* **Short exercise**
Copy each line in which the string "this" occurs.

▬▬▬

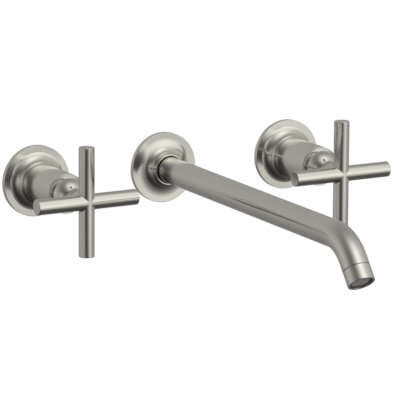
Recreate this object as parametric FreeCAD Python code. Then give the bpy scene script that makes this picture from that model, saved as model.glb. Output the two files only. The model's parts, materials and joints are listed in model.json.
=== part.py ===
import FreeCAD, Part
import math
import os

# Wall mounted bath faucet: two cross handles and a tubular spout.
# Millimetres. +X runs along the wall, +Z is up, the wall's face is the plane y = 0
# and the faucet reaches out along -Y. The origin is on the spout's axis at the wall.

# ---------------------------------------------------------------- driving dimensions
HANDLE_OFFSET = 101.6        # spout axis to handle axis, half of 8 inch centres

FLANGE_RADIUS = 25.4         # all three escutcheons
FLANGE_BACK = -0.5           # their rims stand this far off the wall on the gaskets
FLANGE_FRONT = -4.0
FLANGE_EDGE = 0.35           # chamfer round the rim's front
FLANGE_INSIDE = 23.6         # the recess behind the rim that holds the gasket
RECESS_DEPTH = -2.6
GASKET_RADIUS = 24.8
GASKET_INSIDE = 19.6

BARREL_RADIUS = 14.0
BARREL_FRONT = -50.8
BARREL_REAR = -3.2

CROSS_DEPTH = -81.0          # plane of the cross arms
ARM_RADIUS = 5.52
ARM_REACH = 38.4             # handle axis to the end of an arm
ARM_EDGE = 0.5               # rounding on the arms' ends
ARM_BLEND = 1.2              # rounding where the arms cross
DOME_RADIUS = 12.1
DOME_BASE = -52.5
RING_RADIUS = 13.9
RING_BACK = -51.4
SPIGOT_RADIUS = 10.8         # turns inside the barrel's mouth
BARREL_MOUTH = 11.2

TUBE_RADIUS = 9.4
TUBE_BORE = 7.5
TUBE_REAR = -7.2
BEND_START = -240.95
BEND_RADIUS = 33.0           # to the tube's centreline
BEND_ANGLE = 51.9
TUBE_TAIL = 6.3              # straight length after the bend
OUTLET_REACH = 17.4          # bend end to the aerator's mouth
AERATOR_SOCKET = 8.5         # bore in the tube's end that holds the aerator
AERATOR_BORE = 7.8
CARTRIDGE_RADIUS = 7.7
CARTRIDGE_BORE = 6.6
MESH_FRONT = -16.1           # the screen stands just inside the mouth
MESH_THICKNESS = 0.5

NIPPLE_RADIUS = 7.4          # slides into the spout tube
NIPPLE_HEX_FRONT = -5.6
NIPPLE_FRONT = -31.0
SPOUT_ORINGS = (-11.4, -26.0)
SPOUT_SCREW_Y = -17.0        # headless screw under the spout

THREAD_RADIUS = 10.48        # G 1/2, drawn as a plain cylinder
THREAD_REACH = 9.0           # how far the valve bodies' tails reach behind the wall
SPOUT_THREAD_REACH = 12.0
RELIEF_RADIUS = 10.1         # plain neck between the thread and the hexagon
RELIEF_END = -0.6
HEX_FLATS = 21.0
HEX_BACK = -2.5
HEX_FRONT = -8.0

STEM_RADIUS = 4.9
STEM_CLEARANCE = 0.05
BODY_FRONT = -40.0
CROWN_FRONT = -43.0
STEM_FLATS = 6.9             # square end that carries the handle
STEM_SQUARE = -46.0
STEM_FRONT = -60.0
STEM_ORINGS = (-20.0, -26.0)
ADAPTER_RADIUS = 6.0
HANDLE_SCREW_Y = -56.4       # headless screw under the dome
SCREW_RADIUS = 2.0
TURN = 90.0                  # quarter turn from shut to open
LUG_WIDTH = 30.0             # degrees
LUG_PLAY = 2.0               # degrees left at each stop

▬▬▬

* **Exercise answer**
Recreate this object as parametric FreeCAD Python code. Then give the bpy scene script that makes this picture from that model, saved as model.glb. Output the two files only. The model's parts, materials and joints are listed in model.json.
FLANGE_BACK = -0.5           # their rims stand this far off the wall on the gaskets